[Provided material]:

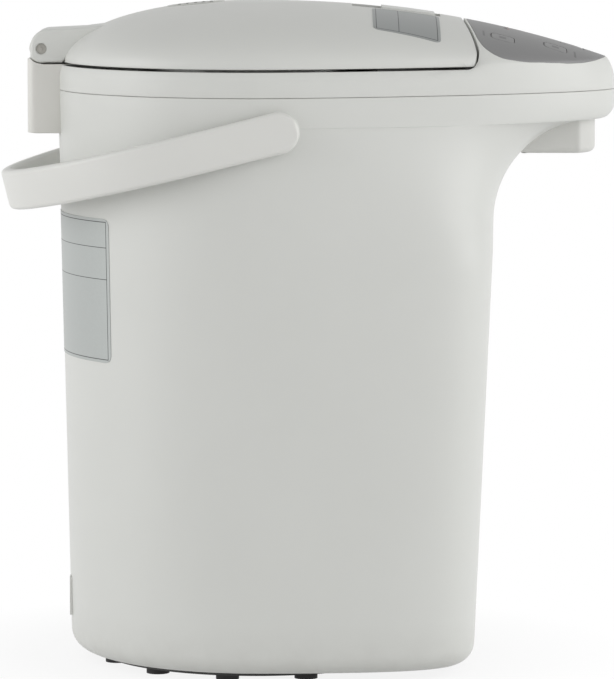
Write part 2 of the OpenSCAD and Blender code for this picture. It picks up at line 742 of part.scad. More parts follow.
module suction_elbow() {
    color("#bdbdb8")
    at_pump(chamber_z + chamber_h + 1.64) ring(4.5, 6, 0, pot_z - 3.05 - chamber_z - chamber_h - 1.64);
}

// ---- electrics ----
tray_z = base_z + base_t + 3;
module power_board() {
    color("#3f6b45")
    difference() {
        translate([-38, 22, tray_z]) cube([76, 40, 1.6]);
        for (p = [[-34, 26], [34, 26], [-34, 58], [34, 58]])
            translate([p.x, p.y, tray_z - 1]) cylinder(r = 1.6, h = 4);
    }
    color("#55534f")
    for (p = [[-34, 26], [34, 26], [-34, 58], [34, 58]])
        translate([p.x, p.y, base_z + base_t]) {
            cylinder(r = 3, h = 3);
            cylinder(r = 1.5, h = 6);
        }
}
module transformer() {
    color("#6a6f74") translate([-30, 30, tray_z + 1.65]) {
        cube([24, 20, 15]);
        translate([5, -2.5, 2]) cube([14, 25, 11]);
    }
}
module relay() {
    color("#30343a") translate([8, 40, tray_z + 1.65]) cube([16, 12, 15]);
}
board_half = [43, 22];          // half width at the back and in front
module control_board() {
    back = 67 - nose_reach;
    front = 15 - nose_reach;
    bend = 49 - nose_reach;
    color("#3f6b45")
    translate([0, 0, board_z])
        linear_extrude(board_t)
            polygon([[-board_half[0], back], [board_half[0], back], [board_half[0], bend],
                [board_half[1], front], [-board_half[1], front], [-board_half[0], bend]]);
}
module key_switches() {
    color("#2e2e30")
    intersection() {
        for (p = concat([main_at], key_places))
            on_beak(p) translate([0, 0, -stem_end - key_travel - 0.15 - 20]) cylinder(r = 2.6, h = 20);
        translate([-seam_r, -nose_reach, board_z + board_t]) cube([2 * seam_r, nose_reach - riser_y, 40]);
    }
}
module indicator_lamps() {
    color("#d05a3a")
    for (p = lamp_places)
        translate([p.x, p.y, board_z + board_t])
            cylinder(r = lamp_r, h = cover_dome(p) - board_z - board_t - 0.2);
}
socket_face = 88.4;
collar_t = 1.7;                 // wall of the collar round the recess
collar_back = 80;
module power_socket() {
    h = socket_h + 6;
    color("#3a3a3a")
    translate([0, 0, socket_z]) difference() {
        union() {
            translate([-socket_half - 4, 66, -h / 2]) cube([2 * socket_half + 8, socket_face - 66, h]);
            translate([-socket_half - collar_t, collar_back, -socket_h / 2 - collar_t])
                cube([2 * (socket_half + collar_t), foot_r + 0.4 - collar_back, socket_h + 2 * collar_t]);
        }
        translate([-socket_half, 76, -socket_h / 2]) cube([2 * socket_half, 30, socket_h]);
        for (s = [-1, 1]) translate([s * 7, 60, 0]) rotate([-90, 0, 0]) cylinder(r = 1.82, h = 20);
    }
}
module socket_pins() {
    color("#c9b26a")
    for (s = [-1, 1]) translate([s * 7, 62, socket_z]) rotate([-90, 0, 0]) {
        cylinder(r = 1.8, h = 20);
        translate([0, 0, 20]) sphere(r = 1.8);
    }
}
module wiring_harness() {
    color("#d8d8d8")
    rod_run([[40, -20, 13], [64, -78, 20], [64, -78, neck_z + 40], [30, -116, board_z - 6.4],
        [30, -116, board_z - 0.1]], 2, 0.3);
}

// ---- lid ----
lid_steps = [1, 0.985, 0.955, 0.9, 0.8, 0.65, 0.45, 0.25, 0.08];
lid_under = [0.962, 0.95, 0.9, 0.8, 0.6, 0.35, 0.1];
pocket = [34, 44];              // width and length of the lever's pocket
pocket_front = lid_front - 11;
lever_y = pocket_front - 5;     // pivot of the lid lever in front of the axis
lever_z = rim_z + 19.6;
lever_front = pocket_front - 2.6;
tray_wall = 1.4;
bolt_half = 12;
bolt_z = rim_z + 5.5;
bolt_h = 5;
bolt_reach = 4.2;               // how far the bolt stands out of the lid
module latch_slot() {
    translate([-bolt_half - 0.6, -lid_front - 9, bolt_z - 0.6])
        cube([2 * bolt_half + 1.2, 20, bolt_h + 1.2]);
}
ear_top = pin_z + 9.5;
ear_front = pin_y - 33.3;
// Extrudes a side view, x behind the axis and y up, along X
module along_x(from, length) {
    translate([from, 0, 0]) rotate([90, 0, 90]) linear_extrude(length) children();
}
module ear_profile() {
    // side view of the hinge cover, x is distance behind the axis and y is height
    back = pin_y + 5.5;
    r = 8.5;
    difference() {
        union() {
            polygon([[ear_front, rim_z + 7], [pin_y - 13.3, rim_z + 4.4], [lid_w - 0.3, lid_z],
                [pin_y, lid_z - 0.2], [pin_y, pin_z], [back, pin_z], [back, ear_top - r],
                [back - r, ear_top - r], [back - r, ear_top], [ear_front + 3, ear_top + 1.1],
                [ear_front, ear_top + 1.1]]);
            translate([back - r, ear_top - r]) circle(r = r);
            intersection() {
                translate([pin_y, pin_z]) circle(r = 7);
                translate([pin_y - 7, pin_z - 7]) square([12.5, 14]);
            }
        }
        translate([back, pin_z - 20]) square([20, 60]);
    }
}
module lid_shell() {
    under = [for (s = reversed(lid_under)) with_z(scaled(lid_outline, s), function(p) lid_dome(p) - wall)];
    top = [for (s = lid_steps) with_z(scaled(lid_outline, s), function(p) lid_dome(p))];
    ring_skin(concat(under, [at_z(scaled(lid_outline, 0.964), lid_z), at_z(lid_outline, lid_z)], top),
        closed = false);
}
module lid_outer() {
    color(shell_grey)
    difference() {
        union() {
            lid_shell();
            along_x(-hinge_half, 2 * hinge_half) ear_profile();
        }
        pin_line(pin_r + fit, hinge_half + 2);
        for (s = [-1, 1]) translate([s * (hinge_half - 0.4) - 1, pin_y, pin_z])
            rotate([0, 90, 0]) cylinder(r = pin_r + 0.6, h = 2);
        pin_line(knuckle_r + 0.7, knuckle_half + air);
        translate([-knuckle_half - air, pin_y - knuckle_r - 0.7, lid_z - 4])
            cube([2 * knuckle_half + 2 * air, 20, pin_z - lid_z + 4]);
        translate([0, vent_y, rim_z + 10]) cylinder(r = vent_r + 0.1, h = 40);
        translate([-pocket.x / 2, -pocket_front, rim_z + 12]) cube([pocket.x, pocket.y, 40]);
        latch_slot();
    }
}
module lid_inner_plate() {
    color("#c6c6c1")
    difference() {
        translate([0, 0, lid_z + 0.3]) linear_extrude(1.6) polygon(scaled(lid_outline, 0.945));
        translate([0, vent_y, lid_z - 1]) cylinder(r = 6, h = 5);
    }
}
plug_z = floor_z - 6;
module lid_plug() {
    color("#c2c4c6")
    difference() {
        translate([0, 0, plug_z]) cylinder(r = plug_r, h = lid_z + 0.28 - plug_z);
        translate([0, 0, plug_z + 1.2]) cylinder(r = plug_r - 1.5, h = 30);
        for (a = [0:60:300])
            translate([10 * cos(a), vent_y + 10 * sin(a), plug_z - 1]) cylinder(r = 1.5, h = 4);
    }
}
module lid_gasket() {
    color("#e6e6e2") ring(plug_r + 0.02, mouth_r - 1.5, plug_z + 1.2, plug_z + 4.2);
}
module steam_vent_cap() {
    top = crest(-vent_y) + 0.4;
    color("#c0c0bc")
    difference() {
        translate([0, vent_y, top - 8]) cylinder(r = vent_r, h = 8);
        translate([0, vent_y, top - 9]) cylinder(r = vent_r - 1.8, h = 6.5);
        for (k = [-2:2])
            translate([-9 + abs(k), vent_y + 4 * k - 0.9, top - 4]) cube([18 - 2 * abs(k), 1.8, 6]);
    }
}
plate_x = [-64, -21];
plate_f = [57, 90];
module lid_plate() {
    n = 8;
    function spot(a, b, up) =
        let (p = [mix(plate_x[0], plate_x[1], a / n), -mix(plate_f[0], plate_f[1], b / n)])
        [p.x, p.y, lid_dome(p) + up];
    rows = [for (b = [0:n]) concat([for (a = [0:n]) spot(a, b, 0.03)],
        reversed([for (a = [0:n]) spot(a, b, plate_t)]))];
    color("#a9acab") ring_skin(rows, closed = false);
}
module lever_tray() {
    top = lid_z + 18.6;
    foot = lid_z + 12.4;
    color("#c6c6c1")
    difference() {
        translate([-pocket.x / 2 - tray_wall, -pocket_front - tray_wall, foot])
            cube([pocket.x + 2 * tray_wall, pocket.y + 2 * tray_wall, top - foot]);
        translate([-pocket.x / 2, -pocket_front, foot + tray_wall]) cube([pocket.x, pocket.y, 20]);
        translate([-pocket.x, -lever_y, lever_z]) rotate([0, 90, 0])
            cylinder(r = 1.6 + fit, h = 2 * pocket.x);
        translate([-4.6, -pocket_front + 0.2, foot - 1]) cube([9.2, 12, 5]);
    }
}
// Side view of the lever: its top follows the crest line
function lever_top(f) = crest(f) + 0.3;
module lid_lever() {
    grip = lever_y - 24;
    middle = lever_y - 10;
    color("#c8c8c3")
    union() {
        difference() {
            along_x(-pocket.x / 2 + air, pocket.x - 2 * air)
                polygon([[-grip, lever_top(grip) - 3], [-grip, lever_top(grip)], [-middle, lever_top(middle)],
                    [-lever_front, lever_top(lever_front)], [-lever_front, lever_z - 2.6],
                    [2 - lever_y, lever_z - 2.6], [6 - lever_y, lever_top(lever_y - 6) - 3]]);
            for (s = [-1, 1]) translate([s * 10.5 - 3, -lever_y - 8, lever_z - 4]) cube([6, 13.5, 7.2]);
        }
        translate([-pocket.x / 2 - tray_wall + 0.1, -lever_y, lever_z]) rotate([0, 90, 0])
            cylinder(r = 1.6, h = pocket.x + 2 * tray_wall - 0.2);
        along_x(-4, 8) polygon([[-lever_y - 2, lever_z], [-lever_y + 2, lever_z],
            [-lever_y + 1.4, bolt_z + 1], [-lever_y - 1.4, bolt_z + 1]]);
    }
}
module lever_spring() {
    color("silver")
    for (s = [-1, 1]) translate([s * 10.5 - 2.5, -lever_y, lever_z]) rotate([0, 90, 0])
        difference() {
            cylinder(r = 3, h = 5);
            translate([0, 0, -1]) cylinder(r = 2.05, h = 7);
        }
}
module latch_bolt() {
    color("#b8b8b2")
    difference() {
        translate([-bolt_half, -lid_front - bolt_reach, bolt_z])
            cube([2 * bolt_half, lid_front + bolt_reach - lever_y + 10, bolt_h]);
        translate([-4.8, -lever_y - 2.7, bolt_z - 1]) cube([9.6, 9.3, bolt_h + 2]);
    }
}

// ---- handle ----
module handle() {
    mid = handle_half - band_t / 2;
    bore_end = handle_half - 1.2;
    color("#d6d6d1")
    translate([0, -pivot_y, pivot_z]) rotate([-handle_drop, 0, 0])
        difference() {
            union() {
                translate([0, 0, -band_w / 2]) linear_extrude(band_w) {
                    difference() {
                        translate([0, handle_run]) circle(r = handle_half, $fn = 128);
                        translate([0, handle_run]) circle(r = handle_inner, $fn = 128);
                        translate([-200, handle_run - 400]) square([400, 400]);
                    }
                    for (s = [-1, 1])
                        translate([s * mid - band_t / 2, 0]) square([band_t, handle_run + 0.01]);
                }
                for (s = [-1, 1]) translate([s * handle_inner, 0, 0]) rotate([0, s * 90, 0])
                    cylinder(r = boss_r, h = band_t);
            }
            for (s = [-1, 1]) translate([s * (handle_inner - 1), 0, 0]) rotate([0, s * 90, 0])
                cylinder(r = stud_r + fit, h = bore_end - handle_inner + 1);
        }
}

// ---- swivel base ----
hub_top = base_z + base_t + 0.4;
pad_circle = swivel_r - pad_r - 0.2;
pad_turn = 18.9;
module swivel_base() {
    color("#3c3c3c") {
        translate([0, 0, pad_h]) cylinder(r = swivel_r, h = swivel_t, $fn = 128);
        translate([0, 0, pad_h]) cylinder(r = hub_r, h = hub_top - pad_h);
    }
}
module swivel_pads() {
    color("#1c1c1c")
    for (k = [0:pad_count - 1]) rotate([0, 0, pad_turn + 360 * k / pad_count])
        translate([pad_circle, 0, 0]) cylinder(r = pad_r, h = pad_h);
}
module swivel_retainer() {
    color("silver") translate([0, 0, hub_top]) cylinder(r = hub_r + 4, h = 1.5);
}

// ---- buttons ----
module dispense_button() { color("#9b9b99") button(main_at, main_key); }
module lock_button() { color("#9b9b99") button(lock_at, key); }
module timer_button() { color("#9b9b99") button(timer_at, key); }
module reboil_button() { color("#9b9b99") button(reboil_at, key); }
module warmth_button() { color("#9b9b99") button(warmth_at, key); }

outer_case();
base_cover();
base_screws();
top_cover();
control_panel();
hinge_bracket();
hinge_pin();
handle_studs();
level_window();
nozzle_cover();
spout_pipe();
riser_pipe();
rear_plate();
inner_pot();
mouth_gasket();
insulation_jacket();
heater_band();
heater_plate();
thermostat();
thermal_fuse();
pot_stand();
pump_housing();
pump_cover();
pump_motor();
drive_magnet();
impeller();
suction_elbow();
tip_valve_ball();
power_board();
transformer();
relay();
control_board();
key_switches();
indicator_lamps();
power_socket();
socket_pins();
wiring_harness();
lid_outer();
lid_inner_plate();
lid_plug();
lid_gasket();
steam_vent_cap();
lid_plate();
lever_tray();
lid_lever();
lever_spring();
latch_bolt();
handle();
swivel_base();
swivel_pads();
swivel_retainer();
dispense_button();
lock_button();
timer_button();
reboil_button();
warmth_button();
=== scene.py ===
# %% [markdown]
# # An electric thermo pot, dressed for a studio picture
# The solids of the pot come ready made from the construction model, which also says how each of them moves.
# This lesson gives them the surfaces of the real thing: thin parting lines, soft edges, satin plastic,
# brushed steel. Each piece is made where its solid is, and rides on the same body.

import math

import bmesh
import bpy
import numpy as np
from mathutils import Matrix, Vector


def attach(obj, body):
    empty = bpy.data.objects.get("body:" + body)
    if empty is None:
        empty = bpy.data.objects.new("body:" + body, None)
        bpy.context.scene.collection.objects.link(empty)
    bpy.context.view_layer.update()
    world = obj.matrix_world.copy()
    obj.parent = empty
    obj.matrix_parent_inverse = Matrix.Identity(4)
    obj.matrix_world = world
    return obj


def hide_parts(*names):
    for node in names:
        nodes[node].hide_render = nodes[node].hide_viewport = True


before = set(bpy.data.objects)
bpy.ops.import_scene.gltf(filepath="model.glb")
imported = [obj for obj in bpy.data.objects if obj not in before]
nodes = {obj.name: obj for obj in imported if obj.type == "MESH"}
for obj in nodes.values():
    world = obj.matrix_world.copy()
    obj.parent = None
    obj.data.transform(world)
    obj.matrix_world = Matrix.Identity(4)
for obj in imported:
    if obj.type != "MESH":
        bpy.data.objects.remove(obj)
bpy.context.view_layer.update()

# %% [markdown]
# ## The sizes that every piece shares
# A thermo pot is drawn from few numbers: the round back, the beak's reach, the height of each parting
# line and the places of the pivots. They are written once, in millimetres, so that the shell, the lid
# and the small parts on them stay in register. Meshes are made in millimetres and scaled to metres once.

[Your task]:
Using the listing above, list every line in which the string "model" occurs.

[Exercise answer]:
# The solids of the pot come ready made from the construction model, which also says how each of them moves.
bpy.ops.import_scene.gltf(filepath="model.glb")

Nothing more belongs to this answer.